So it looks like an inverted Y? I’ve never seen anything like that. One lane ends and one continues. The signs show that very well. Is there a sign showing BOTH lanes merging into one? Sounds like a recipe for massive confusion…
All of the highway merge signs around here indicate which lane ends, like this sign;
I haven’t seen any of these around here;
When those signs are posted in MD, they are more like the second. They do it to encourage merging rather than cutting off the guy in the right lane.
Around here, they usually include the verbiage- merge left. The car in the right lane has to merge with through traffic in the left lane. The lines on the road match the signage.
I always use my turn signals… but here in Northern Virginia where I live a lot of drivers seem to deliberately block you from changing a lane if you happen to show a turn signal, so the strategy when using them is “make sure you gonna change your lane faster than another guy would be able to speed up and block you”

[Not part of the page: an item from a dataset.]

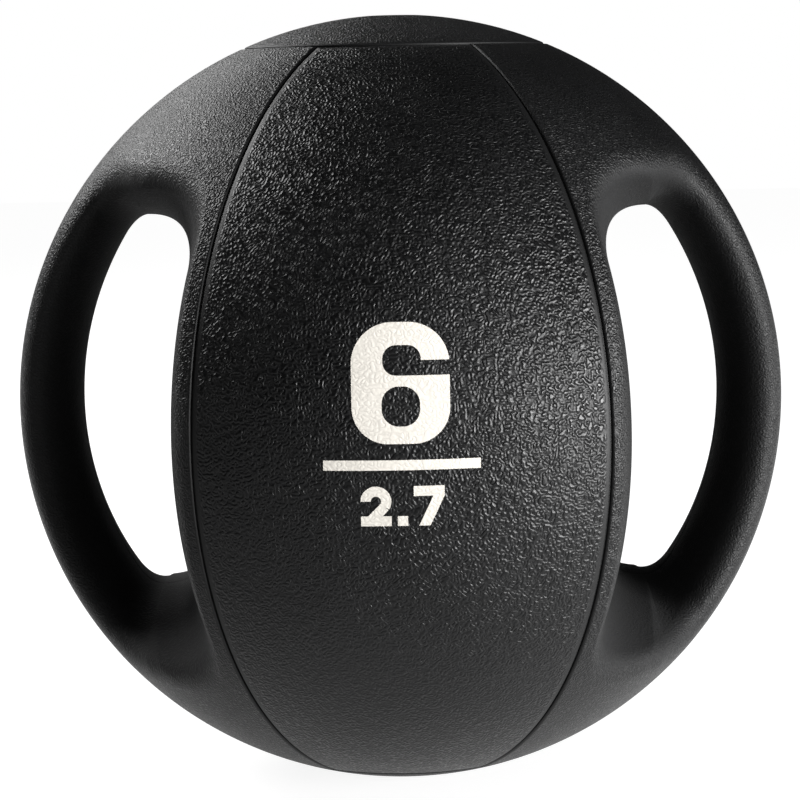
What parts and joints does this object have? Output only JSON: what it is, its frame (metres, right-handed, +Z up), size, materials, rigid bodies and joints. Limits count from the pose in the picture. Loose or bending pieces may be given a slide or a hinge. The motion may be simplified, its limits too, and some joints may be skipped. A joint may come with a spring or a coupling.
{
  "type": "medicine ball",
  "caption": "Round rubber medicine ball, hollow and inflated, with a grip handle and a finger opening moulded into each side.",
  "frame": {"origin": "centre of the ball", "axes": "+Z up through the inflation valve, +X through the right handle, and the front panel with the weight marking faces -Y"},
  "size_m": [0.26, 0.2601, 0.2599],
  "materials": {
    "pebbled_cover": "coarse pebbled, satin",
    "fine_cover": "fine grain, satin",
    "grip_rubber": "fine grain, satin",
    "foam_core": "foamed, matte",
    "carcass_rubber": "matte",
    "nylon": "wound thread set in cement",
    "butyl": "smooth",
    "valve_rubber": "smooth, matte",
    "ink": "matte printed ink"
  },
  "bodies": {
    "root": {"front_panel": "pebbled_cover", "rear_panel": "pebbled_cover", "top_cap": "fine_cover", "bottom_cap": "fine_cover", "left_grip_front": "grip_rubber", "left_grip_rear": "grip_rubber", "right_grip_front": "grip_rubber", "right_grip_rear": "grip_rubber", "left_handle_core": "foam_core", "right_handle_core": "foam_core", "carcass_front": "carcass_rubber", "carcass_rear": "carcass_rubber", "nylon_winding": "nylon", "bladder": "butyl", "valve_housing": "valve_rubber", "valve_core": "valve_rubber", "pounds_numeral": "ink", "kilograms_numerals": "ink"}
  },
  "joints": []
}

So, in that sign, the kinked solid (right) lane is deemed to be continuous and the dashed line indicates the lane that ends? Seems confusing.

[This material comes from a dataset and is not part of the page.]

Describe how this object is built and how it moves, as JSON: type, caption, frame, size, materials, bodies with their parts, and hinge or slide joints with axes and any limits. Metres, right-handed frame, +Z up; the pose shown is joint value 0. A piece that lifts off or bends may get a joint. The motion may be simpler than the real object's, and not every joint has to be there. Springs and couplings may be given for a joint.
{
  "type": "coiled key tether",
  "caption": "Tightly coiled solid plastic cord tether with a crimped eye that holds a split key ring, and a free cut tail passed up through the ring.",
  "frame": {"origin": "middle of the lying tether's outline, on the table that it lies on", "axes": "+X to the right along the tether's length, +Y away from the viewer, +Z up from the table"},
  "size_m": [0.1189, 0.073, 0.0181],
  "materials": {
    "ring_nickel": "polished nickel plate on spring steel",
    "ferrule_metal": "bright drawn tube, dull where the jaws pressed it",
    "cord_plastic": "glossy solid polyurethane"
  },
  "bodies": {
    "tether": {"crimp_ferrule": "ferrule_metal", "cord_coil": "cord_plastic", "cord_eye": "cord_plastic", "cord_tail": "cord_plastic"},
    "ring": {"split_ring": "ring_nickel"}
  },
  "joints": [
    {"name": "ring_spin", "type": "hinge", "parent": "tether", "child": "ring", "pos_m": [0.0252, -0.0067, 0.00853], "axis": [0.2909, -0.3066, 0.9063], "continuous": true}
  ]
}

It’s been that way in the D.C. area as long as I can remember, and I started driveing there in 1968. Actually, it’s better than it used to be. When a friend moved to D.C. in the late 1970s from NYC metro, he commented about how few people used their blinkers to change lanes. He said he wasn’t waiting for an invitation to change, but just wanted to inform drivers around him that he was changing lanes. I informed him that many drivers took it as a challenge and would rush ahead to cut him off. He stopped using his blinkers and had much better success changing lanes. Good news! These days I can use my blinker and people will stay where they are and let me change lanes!
I’m farther out to the West, so in my suburbia it used to be nice&quiet when we moved in yearly zeroes.
Taught my elder daughter to drive - it was not yet bad.
Now I have to do the same for my younger one, and I’m a little bit scared by the change in driving habits I observe around.